In summary there is, however, no certainty during the Roman imperial period that major frontier troubles arose from the breakdown or over-exercise of the slave trade. It seems more likely that the 3rd to 5th century barbarian invasions were a result of migrational pressures from underfed regions: a Baltic unfavoured by sunlight and a Eurasian steppe unfavoured by rainfall. As for the economic model: whether or not it will stand the test of time, there is no denying the general impact of southern upon northern Europe. The needs of the empire for metals and manpower, the scope of the slave trade, the scale of the wine trade, the native aristocracy's deepening addiction to Roman products: all had profound effects on prehistoric Europe. In the thousand years between the emergence of the Greek trading colonies and the fall of Rome, much barbarian development was in reaction to Mediterranean influences and events. The picture is of two worlds in uneasy partnership, unable to do without one another but seldom at ease with each other.

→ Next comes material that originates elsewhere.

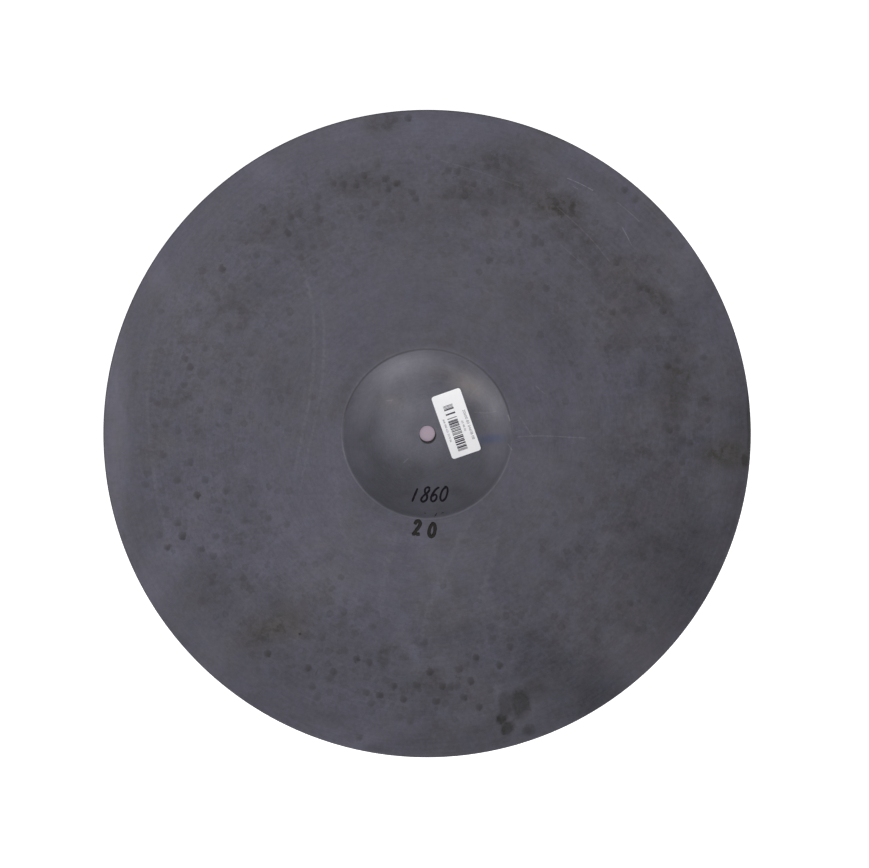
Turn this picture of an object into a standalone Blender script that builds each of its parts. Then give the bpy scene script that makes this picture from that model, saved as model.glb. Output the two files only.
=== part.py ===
"""A ride cymbal: one hammered bronze plate, with a paper label stuck inside its bell.

The cymbal lies on its bell with its hollow underside up. The origin is the centre of the
mounting hole on the crown's playing face, the lowest point, and +Z runs up the axis.
Lengths are in metres and angles in degrees.
"""
import math

import bmesh
import bpy

# Plate
PLATE_DIAMETER = 0.508
HOLE_DIAMETER = 0.0127
CROWN_LAND_WIDTH = 0.0056
BELL_DIAMETER = 0.138
BELL_HEIGHT = 0.024
BELL_BEND_RADIUS = 0.003
BOW_SLOPE_AT_BELL = 4.0
BOW_SLOPE_AT_EDGE = 12.0
THICKNESS_AT_CROWN = 0.00136
THICKNESS_AT_BEND = 0.00131
THICKNESS_AT_EDGE = 0.00092

# Label
LABEL_LENGTH = 0.053
LABEL_WIDTH = 0.025
LABEL_THICKNESS = 0.00015
LABEL_CORNER_RADIUS = 0.0022
LABEL_FROM_HOLE = 0.0060
LABEL_BEARING = 19.3
LABEL_GAP = 0.0003

# Fineness of the meshes
TURN_STEPS = 96
BELL_STEPS = 8
BEND_STEPS = 3
BOW_STEPS = 8
EDGE_STEPS = 4
LABEL_STEPS_ALONG = 14
LABEL_STEPS_ACROSS = 7
CORNER_STEPS = 4

HOLE_RADIUS = HOLE_DIAMETER / 2
CROWN_RADIUS = HOLE_RADIUS + CROWN_LAND_WIDTH
BELL_RADIUS = BELL_DIAMETER / 2


def clear_scene():
    for item in list(bpy.data.objects):
        bpy.data.objects.remove(item, do_unlink=True)


def make_material(name, color, roughness, metallic):
    material = bpy.data.materials.new(name)
    material.use_nodes = True
    shader = material.node_tree.nodes["Principled BSDF"]
    shader.inputs["Base Color"].default_value = (*color, 1.0)
    shader.inputs["Roughness"].default_value = roughness
    shader.inputs["Metallic"].default_value = metallic
    return material


def add_object(name, bm, material):
    mesh = bpy.data.meshes.new(name)
    bm.to_mesh(mesh)
    bm.free()
    mesh.materials.append(material)
    piece = bpy.data.objects.new(name, mesh)
    bpy.context.collection.objects.link(piece)
    return piece


def arc_stations(start, radius, slope_from, slope_to, steps):
    """Follow an arc in the radial plane and give a (radius, height, slope) at each step.

    The slope goes evenly from one angle to the other. It rises where the curve is hollow
    seen from above, and falls where the curve is a ridge.
    """
    side = 1 if slope_to > slope_from else -1
    stations = []
    for step in range(1, steps + 1):
        slope = slope_from + (slope_to - slope_from) * step / steps
        across = side * radius * (math.sin(slope) - math.sin(slope_from))
        rise = side * radius * (math.cos(slope_from) - math.cos(slope))
        stations.append((start[0] + across, start[1] + rise, slope))
    return stations


def playing_face():
    """Stations of the playing face, from the hole out to the edge.

    A level land, the bell's arc and the bend at its rim meet without a corner, and the bow
    is one long arc that steepens towards the edge.
    """
    slope_at_bell = math.radians(BOW_SLOPE_AT_BELL)
    slope_at_edge = math.radians(BOW_SLOPE_AT_EDGE)

    # The bell's arc ends where the bend begins, so its steepest slope follows from both.
    run = BELL_RADIUS - CROWN_RADIUS + BELL_BEND_RADIUS * math.sin(slope_at_bell)
    climb = BELL_HEIGHT + BELL_BEND_RADIUS * (1 - math.cos(slope_at_bell))
    bell_slope = 2 * math.atan(climb / run)
    bell_arc_radius = run / math.sin(bell_slope) - BELL_BEND_RADIUS

    # The rounded edge stands out by half a thickness past the mid surface.
    edge_inset = THICKNESS_AT_EDGE / 2 * (1 - math.sin(slope_at_edge))
    bow_run = PLATE_DIAMETER / 2 - edge_inset - BELL_RADIUS
    bow_arc_radius = bow_run / (math.sin(slope_at_edge) - math.sin(slope_at_bell))

    stations = [(HOLE_RADIUS, 0.0, 0.0), (CROWN_RADIUS, 0.0, 0.0)]
    stations += arc_stations(stations[-1], bell_arc_radius, 0.0, bell_slope, BELL_STEPS)
    stations += arc_stations(stations[-1], BELL_BEND_RADIUS, bell_slope, slope_at_bell, BEND_STEPS)
    stations += arc_stations(stations[-1], bow_arc_radius, slope_at_bell, slope_at_edge, BOW_STEPS)
    return stations


def thickness_at(radius):
    """Wall thickness: almost even over the bell, then thinning steadily to the edge."""
    if radius < BELL_RADIUS:
        share = (radius - HOLE_RADIUS) / (BELL_RADIUS - HOLE_RADIUS)
        return THICKNESS_AT_CROWN + (THICKNESS_AT_BEND - THICKNESS_AT_CROWN) * share
    share = (radius - BELL_RADIUS) / (PLATE_DIAMETER / 2 - BELL_RADIUS)
    return THICKNESS_AT_BEND + (THICKNESS_AT_EDGE - THICKNESS_AT_BEND) * share


def underside_face():
    """The other face of the wall, one wall thickness off the playing face."""
    points = []
    for radius, height, slope in playing_face():
        wall = thickness_at(radius)
        points.append((radius - wall * math.sin(slope), height + wall * math.cos(slope)))
    return points


def rounded_edge():
    """Half a circle round the outer edge, from the playing face to the underside."""
    radius, height, slope = playing_face()[-1]
    half = thickness_at(radius) / 2
    middle = (radius - half * math.sin(slope), height + half * math.cos(slope))
    points = []
    for step in range(1, EDGE_STEPS):
        turn = slope - math.pi / 2 + math.pi * step / EDGE_STEPS
        points.append((middle[0] + half * math.cos(turn), middle[1] + half * math.sin(turn)))
    return points


def underside_height(radius):
    """Height of the underside at a distance from the axis."""
    points = underside_face()
    for (near, low), (far, high) in zip(points, points[1:]):
        if radius <= far:
            return low + (high - low) * (radius - near) / (far - near)
    return points[-1][1]


def underside_radius(walked):
    """Distance from the axis after walking outwards along the underside from the hole."""
    points = underside_face()
    for here, there in zip(points, points[1:]):
        stride = math.dist(here, there)
        if walked <= stride:
            return here[0] + (there[0] - here[0]) * walked / stride
        walked -= stride
    return points[-1][0]


def make_plate(material):
    """Turn the closed outline of the wall once round the axis."""
    outline = [(radius, height) for radius, height, _ in playing_face()]
    outline += rounded_edge()
    outline += reversed(underside_face())

    bm = bmesh.new()
    ring = [bm.verts.new((radius, 0.0, height)) for radius, height in outline]
    edges = [bm.edges.new((a, b)) for a, b in zip(ring, ring[1:] + ring[:1])]
    bmesh.ops.spin(bm, geom=ring + edges, cent=(0, 0, 0), axis=(0, 0, 1),
                   angle=math.tau, steps=TURN_STEPS, use_merge=True)
    bmesh.ops.recalc_face_normals(bm, faces=bm.faces)
    plate = add_object("cymbal_plate", bm, material)
    plate.data.shade_smooth()
    plate.data.set_sharp_from_angle(angle=math.radians(40))
    return plate


def make_label(material):
    """A thin rounded sheet that lies on the bell's wall, its long side across the radius."""
    bm = bmesh.new()
    bmesh.ops.create_grid(bm, x_segments=LABEL_STEPS_ACROSS, y_segments=LABEL_STEPS_ALONG, size=0.5)
    bmesh.ops.scale(bm, vec=(LABEL_WIDTH, LABEL_LENGTH, 1), verts=bm.verts)
    corners = [vert for vert in bm.verts if len(vert.link_edges) == 2]
    bmesh.ops.bevel(bm, geom=corners, offset=LABEL_CORNER_RADIUS, offset_type="OFFSET",
                    segments=CORNER_STEPS, profile=0.5, affect="VERTICES", material=-1)

    bearing = math.radians(LABEL_BEARING)
    for vert in bm.verts:
        outward = underside_radius(LABEL_FROM_HOLE + LABEL_WIDTH / 2 + vert.co.x)
        sideways = vert.co.y
        vert.co.x = outward * math.cos(bearing) - sideways * math.sin(bearing)
        vert.co.y = outward * math.sin(bearing) + sideways * math.cos(bearing)
        vert.co.z = underside_height(math.hypot(outward, sideways)) + LABEL_GAP
    bmesh.ops.recalc_face_normals(bm, faces=bm.faces)
    label = add_object("paper_label", bm, material)
    sheet = label.modifiers.new("paper", "SOLIDIFY")
    sheet.thickness = LABEL_THICKNESS
    sheet.offset = 1
    return label


def main():
    clear_scene()
    bronze = make_material("dark raw bronze", (0.105, 0.105, 0.130), 0.42, 0.75)
    paper = make_material("white label paper", (0.82, 0.80, 0.85), 0.55, 0.0)
    make_plate(bronze)
    make_label(paper)


main()
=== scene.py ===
import math
import random

import bmesh
import bpy
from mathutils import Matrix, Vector, kdtree, noise


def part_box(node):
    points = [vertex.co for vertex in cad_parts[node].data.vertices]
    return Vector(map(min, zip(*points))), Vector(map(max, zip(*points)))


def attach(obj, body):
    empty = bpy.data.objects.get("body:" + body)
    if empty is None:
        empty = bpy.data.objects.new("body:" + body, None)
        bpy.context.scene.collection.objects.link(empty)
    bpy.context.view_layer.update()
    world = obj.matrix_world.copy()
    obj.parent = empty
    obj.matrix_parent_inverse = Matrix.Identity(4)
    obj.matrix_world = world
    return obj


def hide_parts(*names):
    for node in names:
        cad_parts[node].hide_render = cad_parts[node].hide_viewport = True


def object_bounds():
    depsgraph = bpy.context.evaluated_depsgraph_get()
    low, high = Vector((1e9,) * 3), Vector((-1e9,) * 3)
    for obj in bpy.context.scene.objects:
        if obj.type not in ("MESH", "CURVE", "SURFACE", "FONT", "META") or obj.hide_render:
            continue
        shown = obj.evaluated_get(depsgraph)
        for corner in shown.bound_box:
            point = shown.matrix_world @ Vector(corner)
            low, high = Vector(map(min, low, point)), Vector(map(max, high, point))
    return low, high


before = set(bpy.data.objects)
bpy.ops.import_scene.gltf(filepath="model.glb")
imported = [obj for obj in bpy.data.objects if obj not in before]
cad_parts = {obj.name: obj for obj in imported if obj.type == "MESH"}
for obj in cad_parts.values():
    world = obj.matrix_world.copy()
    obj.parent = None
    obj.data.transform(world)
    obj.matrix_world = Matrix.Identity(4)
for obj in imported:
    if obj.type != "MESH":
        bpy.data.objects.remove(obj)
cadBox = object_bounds()

# The cymbal lies on its bell with the hollow underside up, so +Z runs up through the hole,
# +Y is the top of the picture and the playing face looks at the floor. Lengths are in metres,
# and the marks on the underside are placed in pixels of the photograph's frame.
plate = {
    "radius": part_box("cymbal_plate")[1][0],
    "holeRadius": 0.00635,
    "landWidth": 0.0056,        # level ring round the hole where the felts bear
    "bellRadius": 0.069,
    "bellHeight": 0.024,
    "bendRadius": 0.003,        # where the bell turns into the bow
    "slopeAtBell": 4.0,
    "slopeAtEdge": 12.0,
    "crownWall": 0.00136,
    "bendWall": 0.00131,
    "edgeWall": 0.00092,
    "turnSteps": 400,
    "cornerBreak": 0.00025,     # hole's corners, taken off with a file
    "dentSpacing": 0.021,       # hammer blows on the bow
    "dentReach": 0.55,          # radius of a blow, as a share of the spacing
    "dentDepth": 0.00026,
    "swayHeight": 0.00028,      # slow unevenness left by the hammering
}

bronze = {
    "lavender": (0.0815, 0.0773, 0.0973),
    "dull": (0.0784, 0.0735, 0.0858),
    "bluish": (0.0722, 0.0766, 0.1012),
    "bell": (0.1110, 0.1092, 0.1268),
    "warmAndHighlight": (1.08, 1.03, 0.87),      # worn patches, a painted warm highlight in the bell, and a blue tint
    "blue": (0.74, 0.86, 1.14),
    "rosy": (1.06, 0.98, 1.00),      # tiny shifts of hue in the skin
    "cool": (0.95, 0.99, 1.08),
    "stainAndShade": (0.0370, 0.0340, 0.0275),
    "peck": (0.0290, 0.0258, 0.0255),
    "greaseAndShadow": (0.0150, 0.0142, 0.0108),
    "bareAndHighlight": (0.2600, 0.2600, 0.2900),
}

camera = {
    "height": 1.65,
    "lens": 84.5,
    "sensor": 36.0,
    "aside": (0.0058, -0.0003),  # the disc lies a little left of the picture's middle
    "widthPx": 869,
    "heightPx": 868,
}


def smooth(low, high, value):
    share = min(max((value - low) / (high - low), 0.0), 1.0)
    return share * share * (3 - 2 * share)


def arcStations(start, radius, slopeFrom, slopeTo, steps):
    side = 1 if slopeTo > slopeFrom else -1
    stations = []
    for step in range(1, steps + 1):
        slope = slopeFrom + (slopeTo - slopeFrom) * step / steps
        across = side * radius * (math.sin(slope) - math.sin(slopeFrom))
        rise = side * radius * (math.cos(slopeFrom) - math.cos(slope))
        stations.append((start[0] + across, start[1] + rise, slope))
    return stations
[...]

It is time to look more closely at the three ethnic groups adjacent to the empire's European provinces. First, the Celts. The terms Celtic and Gallic are virtually interchangeable,
Keltoi
being either a Greek rendering of
Galatae
or, as Caesar suggests in the opening lines of the
Gallic Wars,
it was one of the names used by the Gauls themselves. The Celtic tribes were probably a merger of incomer and native, crystallizing as a recognizable people in Central Europe around 700
BC
. There was perhaps a racial relationship with the Germans, though shortly before our period the two were in conflict. A German exodus from the Baltic was squeezing the Celts out of what is now western Germany, leaving a transitional zone of mixed cultures on both sides of the Rhine. In response the Celtic centre had shifted westwards and all north-western Europe was either occupied or influenced by them. They were also in northern Italy, Austria, parts of the Balkans and even western Anatolia, as we are reminded by St Paul's
Epistle to the Galatians.
The Celts exceeded all barbarian groups in duration and intensity of contact with the Mediterranean. The southern coasts of Gaul and Spain were Celtic, and for five centuries Greek and Carthaginian traders had been busy along them. By the 2nd century
BC
these coastal Gauls had towns walled in square-cut stone, crowned with towers, containing rectangular houses arranged in paved streets. Further inland were earthen forts of Celtic tradition, enclosing settlements of thatched roundhouses; some crowning hills, spurs or other defensible positions. To meet the threat of Roman expansion, many had been refurbished with massively wide, dry-stone ramparts, braced with long beams. These impressive works of earth or stone were most numerous in a long arc, from western and central Gaul, round the north of the Alps, to the middle Danube; with clusters on the Seine and Somme, as well as in Britanny and Britain. The Belgic Gauls, whose way of life was largely pastoral, proved to be among Rome's toughest resisters. They favoured oval enclosures in low-lying situations, fitted into river bends or protected by marsh.